L’abito nero le da un’eleganza da Colazione da Tiffany, il collo lungo e l’assenza di braccia le conferiscono una superiorità morale rispetto a chi sorseggia il calice di Asti. Ma le gambette fini e saltellanti alleggeriscono il tono dell’immagine…Nella mia immagine mentale però ha i piedini sporchi di erba perché si è divertita tutto il pomeriggio nel giardino ed ora torna a casa.
La bambina allegra poi si può trasformare (forse coi troppi assaggi) in una giovane adulta che si conquista la sua libertà ed indipendenza. E nella conquista si concede un po’ di sobrietà ma anche di leggiadria per soprasedere alle piccolezze fastidiose della quotidianità…Io bevo per quella bambina spigliata e per quella giovane conquistatrice.

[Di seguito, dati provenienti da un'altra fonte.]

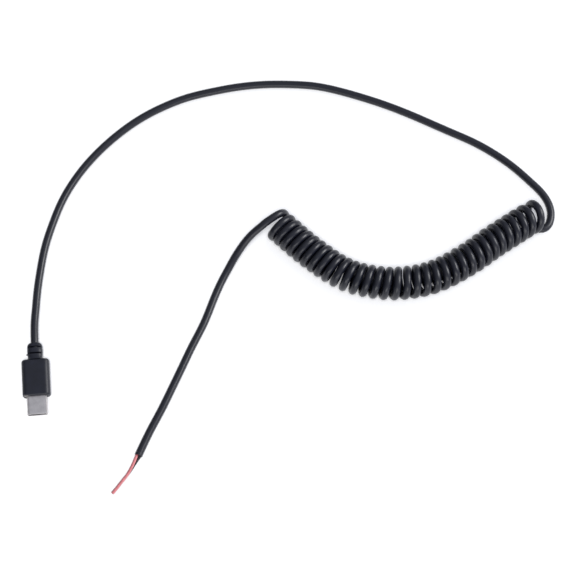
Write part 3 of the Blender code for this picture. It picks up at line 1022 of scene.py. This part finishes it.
def flash_nub():
    """A small tab of flash at the left end of the first flex slot."""
    way, side = np.array([-1.0, 0.1, 0.0]), np.array([0.1, 1.0, 0.0])
    other = np.array([0.0, 0.0, 1.0])
    foot = np.array(FLASH_FOOT)
    return [
        (foot + way * on * MM, side, other, way, wide * MM)
        for on, wide in ((0.0, 0.34), (0.3, 0.3), (0.6, 0.22), (0.78, 0.1))
    ]


class PIGTAIL_PT_panel(Panel):
    """Lists the settings and the pieces of the pigtail cable"""

    bl_idname = "PIGTAIL_PT_panel"
    bl_label = "Pigtail cable"
    bl_space_type = "VIEW_3D"
    bl_region_type = "UI"
    bl_category = "Pigtail cable"

    def draw(self, context):
        for name, group in SETTINGS.items():
            box = self.layout.box()
            for setting in group.__annotations__:
                box.prop(getattr(context.scene, name), setting)
        for operator in OPERATORS:
            self.layout.operator(operator.bl_idname)


OPERATORS = (
    PIGTAIL_OT_stage, PIGTAIL_OT_cores, PIGTAIL_OT_cable, PIGTAIL_OT_shell, PIGTAIL_OT_insert,
    PIGTAIL_OT_overmould,
)
SETTINGS = {
    "pigtail_cable": PigtailCableSettings,
    "pigtail_plug": PigtailPlugSettings,
    "pigtail_cores": PigtailCoreSettings,
    "pigtail_stage": PigtailStageSettings,
}


def register():
    """Add the settings, the operators and the panel."""
    for item in (*SETTINGS.values(), *OPERATORS, PIGTAIL_PT_panel):
        bpy.utils.register_class(item)
    for name, item in SETTINGS.items():
        setattr(bpy.types.Scene, name, PointerProperty(type=item))


def unregister():
    """Take the settings, the operators and the panel away again."""
    for name in SETTINGS:
        delattr(bpy.types.Scene, name)
    for item in (PIGTAIL_PT_panel, *reversed(OPERATORS), *SETTINGS.values()):
        bpy.utils.unregister_class(item)


def main():
    """Build the scene."""
    register()
    bpy.ops.pigtail.stage()
    bpy.ops.pigtail.cores()
    bpy.ops.pigtail.cable()
    bpy.ops.pigtail.shell()
    bpy.ops.pigtail.insert()
    bpy.ops.pigtail.overmould()


if __name__ == "__main__":
    main()
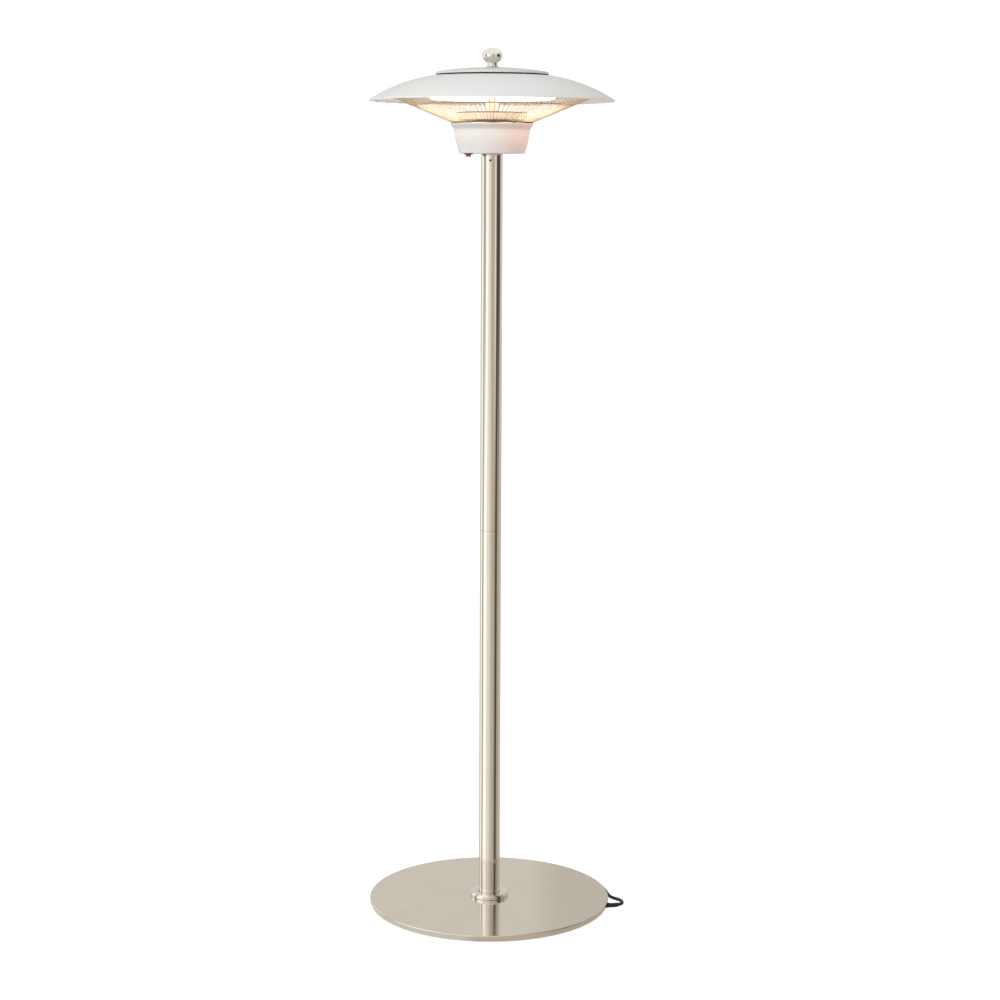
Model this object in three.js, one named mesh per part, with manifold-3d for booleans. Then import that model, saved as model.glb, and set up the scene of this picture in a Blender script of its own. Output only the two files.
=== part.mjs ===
// An electric patio heater on a floor stand: a heavy round base, a steel pole in two lengths,
// and a head with a white cup, a welded wire guard round the heating ring, a spun shade and a
// vent cap held down by a ball knob. Millimetres, +Z up, origin on the floor under the pole.

import * as THREE from 'three';
import { mergeVertices } from 'three/addons/utils/BufferGeometryUtils.js';
import Module from 'manifold-3d';

const wasm = await Module();
wasm.setup();

// ---- Clearances ----
const FIT = 0.3; // between two pieces that seat on each other
const HOLE_PLAY = 0.4; // radial play of a screw or pin in its hole

// ---- Faces round a circle ----
const FACES_WIDE = 44;
const FACES_MIDDLE = 30;
const FACES_POLE = 24;
const FACES_SMALL = 12;
const FACES_SCREW = 8;
const FACES_ROUND_EDGE = 2;

// ---- Base ----
const BASE_RADIUS = 295;
const BASE_HEIGHT = 16; // floor to the top of the cover
const COVER_SHEET = 1.2;
const COVER_EDGE = 2; // radius of the pressed edge
const SKIRT_LIFT = 1; // the skirt's lower edge over the floor
const WEIGHT_THICKNESS = 8;
const WEIGHT_SIDE_GAP = 1.5;
const FOOT_RADIUS = 16;
const FOOT_TAPER = 1.5;
const FOOT_INSET = 45; // of the feet's centres from the base's edge
const FOOT_COUNT = 6;
const CABLE_HOLE = 20; // radius of the hole that the cable comes up through
const FLANGE_RADIUS = 42;
const FLANGE_THICKNESS = 4;
const BOLT_CIRCLE = 34;
const BOLT_COUNT = 3;
const BOLT_RADIUS = 3;
const BOLT_LENGTH = 14; // under the head
const BOLT_HEAD_RADIUS = 5;
const BOLT_HEAD_HEIGHT = 3.6;
const COLLAR_RADIUS = 47;
const COLLAR_HOLE = 26.7;
const COLLAR_HEIGHT = 11;
const COLLAR_WALL = 2.4;
const COLLAR_EDGE = 1;

// ---- Pole ----
const POLE_RADIUS = 26;
const POLE_WALL = 1.5;
const POLE_LOWER_LENGTH = 910;
const POLE_UPPER_LENGTH = 915.7;
const SLEEVE_WALL = 2.2; // wall of the tubes that fit inside the pole
const SOCKET_LENGTH = 110; // of the stub that stands in the pole's foot
const JOINER_LENGTH = 160;
const SPIGOT_LENGTH = 70; // of the head's stub in the top of the pole
const POLE_SCREW_RADIUS = 2.5;
const POLE_SCREW_LENGTH = 3.4;
const SOCKET_SCREW_HEIGHT = 60; // over the pole's foot
const JOINER_SCREW_OFFSET = 31; // above and below the joint
const HEAD_SCREW_DROP = 16; // under the cup
const HEAD_SCREW_ANGLE = -99; // degrees round the pole: just left of the front
const BACK = 90; // degrees round the pole

// ---- Cup ----
const CUP_BOTTOM_RADIUS = 79;
const CUP_BOTTOM_EDGE = 2;
const CUP_SIDE_RADIUS = 91.1; // where the flare starts
const CUP_SIDE_HEIGHT = 57;
const CUP_SIDE_SWELL = 1.65; // how far the side bows out of a straight cone
const CUP_BLEND = 4; // of the side into the flare, above and below where they meet
const CUP_LIP_RADIUS = 99.4;
const CUP_LIP_EDGE = 2; // height of its upright edge
const CUP_HEIGHT = 70.5;
const CUP_WALL = 1.6;
const LID_SHEET = 1.5;
const LID_RING_WALL = 2;
const SPIGOT_FLANGE_RADIUS = 40;
const SPIGOT_FLANGE_THICKNESS = 3;
const SPIGOT_SCREW_CIRCLE = 32;
const SPIGOT_SCREW_COUNT = 3;
const SPIGOT_SCREW_RADIUS = 2;
const SPIGOT_SCREW_HEAD_RADIUS = 4;
const SPIGOT_SCREW_HEAD_HEIGHT = 2.4;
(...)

Poi con l’Asti ho un legame particolare. Nonostante la mia famiglia sia sobria ora, tempo fa si concedeva qualcosa. Per il mio quinto compleanno, è storia questa, mi fecero bere dell’Asti e incominciai a parlare, parlare, parlare. Ora quando telefono a casa dopo le degustazioni mi ricordano sempre quella giornata. Nella mia mente di quel giorno ho ricordi confusi, ma molto piacevoli. Mi ricordo seduta per terra in sala da pranzo, col vestito buono (perché allora esistevano ancora), vicino al carrello con sopra una meravigliosa millefoglie di panna e fragole. Asti e fragole sono i miei due emblemi della felicità assoluta. Che giornata….il sedersi per terra come simbolo di felicità, lo lego anche ad una delle ultime immagine di mio nonno sano. Avevo 16 anni, lui era seduto in giardino. Io andai da lui, mi misi seduta vicino a lui sull’erba. E lui disse: “Sei una persona che sa essere felice. Si vede che ti piace stare seduta per terra. Questo è un segno di felicità”. Devo proprio fermarmi qua. Nonostante il tempo, l’affetto per il nonno Mario (nome all’anagrafe)- Fausto (nomi che credeva il suo fino al servizio militare) – Bepi (nomi che detti da piccola associandolo al Giuseppe di un dipinto in camera sua) è ancora vivo.

Beviamoci su un po’ di La Selvatica.